- Opinion
- 04 Jul 01
Buying a CD or a video is a pleasure most people take for granted. But if you're disabled, the record store can be a no-go area. KIM PORCELLI reports
Fancy buying the DVD of Run, Lola, Run, or the soundtrack of O Brother, Where Art Thou, or tickets for Air’s Halloween-night gig in the Olympia? Fine, mosey along to Grafton or Henry streets, pop in to your favourite record shop, and – whoops, you can’t have them, sorry, because you use a wheelchair and pretty much all you can get to on the ground floor – the only floor you’ll be seeing if there isn’t a lift – is the regular CD department, the basic audio-video accessories, the sale specials and the Top 30.
That’s provided you can get into the shop at all; provided there’s an incline or flat surface rather than steps at the entrance; provided the aisles are wide enough, and provided you aren’t already too knackered to go shopping after navigating over cobblestone and kerb to get there.

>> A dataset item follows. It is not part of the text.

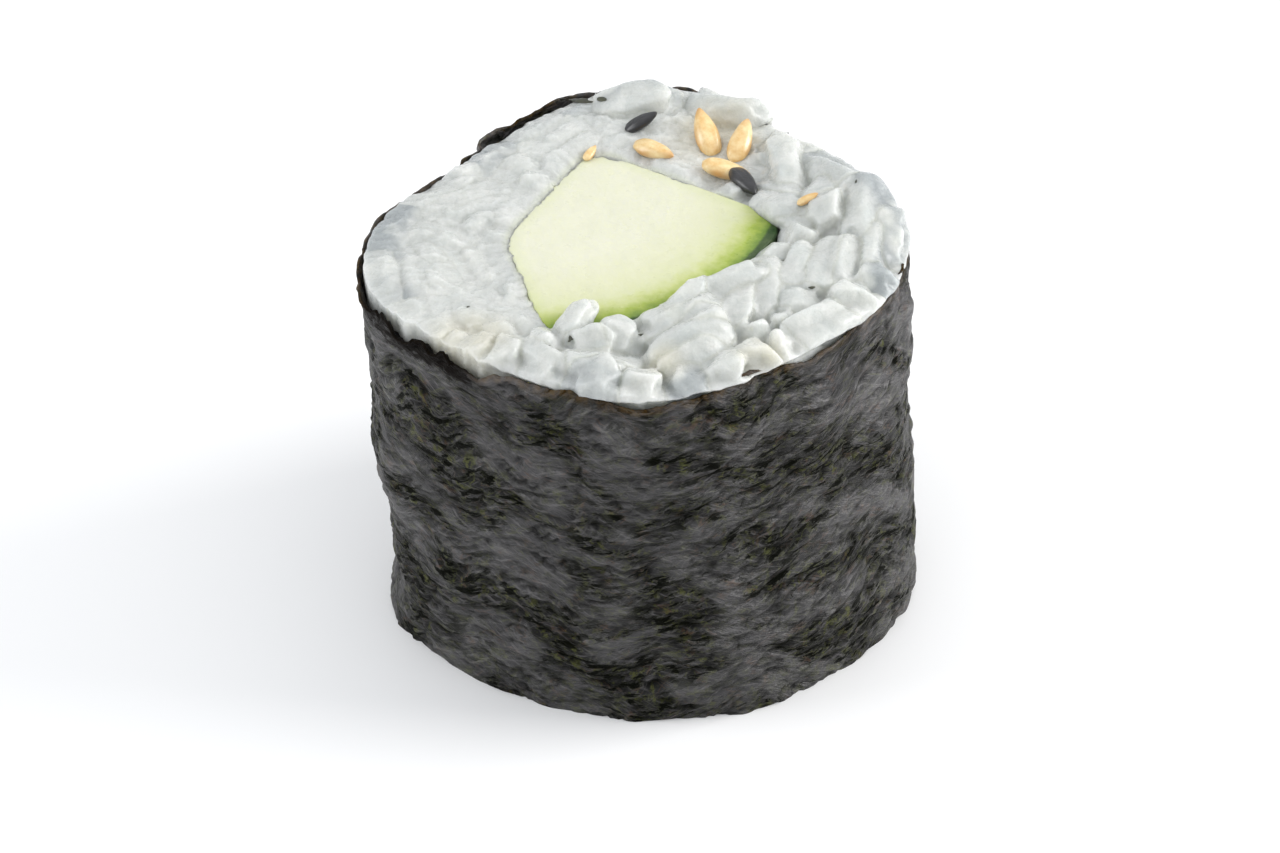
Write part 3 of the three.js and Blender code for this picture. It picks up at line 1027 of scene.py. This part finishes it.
def lapOverCucumber(x, y, z, reach, angle, least, standing):
    # The rice laps unevenly over the edge of the cucumber's face, and thins out there.
    ragged = np.array([
        0.6 * noise.noise(Vector((a * 5.0, 0, 2))) + 0.4 * noise.noise(Vector((a * 17.0, 0, 5)))
        for a in angle
    ])
    face = cucumberFace(x, y)
    above = z - face
    lap = rice["lapOver"] * (0.45 + 1.3 * ragged).clip(0.12, 1.2)
    least = least - lap * smooth(-0.12, 0.04, above)
    toEdge = np.maximum(reach - least, 0)
    near = (1 - smooth(0.25, 0.9, toEdge)) * (1 - standing)
    reach = reach - toEdge * near
    thin = face + 0.03 + (above - 0.03) * smooth(0.0, 0.8, reach - least)
    z = np.where((above > 0.03) & (standing < 0.9), mix(thin, z, standing), z)
    least = least - 4 * smooth(-0.1, 0.2, above) * standing
    return z, reach, least


def fitBetween(x, y, w, standing, facing):
    # Keeps the rice between the cucumber and the nori. Also returns how far it is from the
    # nori and from the cucumber.
    z = heightOf(w, facing)
    outset, angle = polar(x, y, z)
    reach = outset
    centre = axisAt(z)
    out = np.clip(w + 0.25, 0, rice["overhang"]) * standing if facing > 0 else 0
    most = lookUp(riceOutside, angle, z) - 0.02 + out
    wedge = lookUp(cucumberOutside, angle, z) + 0.03
    least = wedge
    if facing > 0:
        z, reach, least = lapOverCucumber(x, y, z, reach, angle, least, standing)
    gap = most - reach
    if facing > 0:
        dip = rice["dip"] * nearAngle(angle, rice["dipTowards"], 1.0) * (1 - standing)
        z = z - dip * (1 - smooth(0.0, 1.3, gap)) * smooth(-0.9, -0.1, w)
    snug = reach + np.maximum(gap, 0) * (1 - smooth(0.35, 1.0, gap))
    held = np.maximum(np.minimum(snug, most), least) / np.maximum(outset, 1e-6)
    x = centre[:, 0] + (x - centre[:, 0]) * held
    y = centre[:, 1] + (y - centre[:, 1]) * held
    return np.stack([x, y, z], 1), gap, reach - wedge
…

A grand day out, eh?
Here in the year 2001, in the period of unprecedented wealth in which we find ourselves, several of the largest record, entertainment and multi-media shops in the capital are still not fully accessible to shoppers with mobility issues.
Now, it’s relevant to mention here that, first, inadequate accessibility is by no means only a record-shop problem, but unfortunately extends to shopping of every kind; and second, that most music shops located in regional cities and suburban shopping centres are better equipped for people who use wheelchairs – mainly because such shops are relatively new and thus were built in accordance with newer laws governing accessibility. But this is of little comfort to those music and film fans who prefer to shop, reasonably enough, in the capital’s city centre.
Readers of hotpress would probably concur that there’s no pleasure so fine as coming upon a new artist or filmmaker through following your own interests, letting one discovery lead to the next, getting into things by chance and by word of mouth.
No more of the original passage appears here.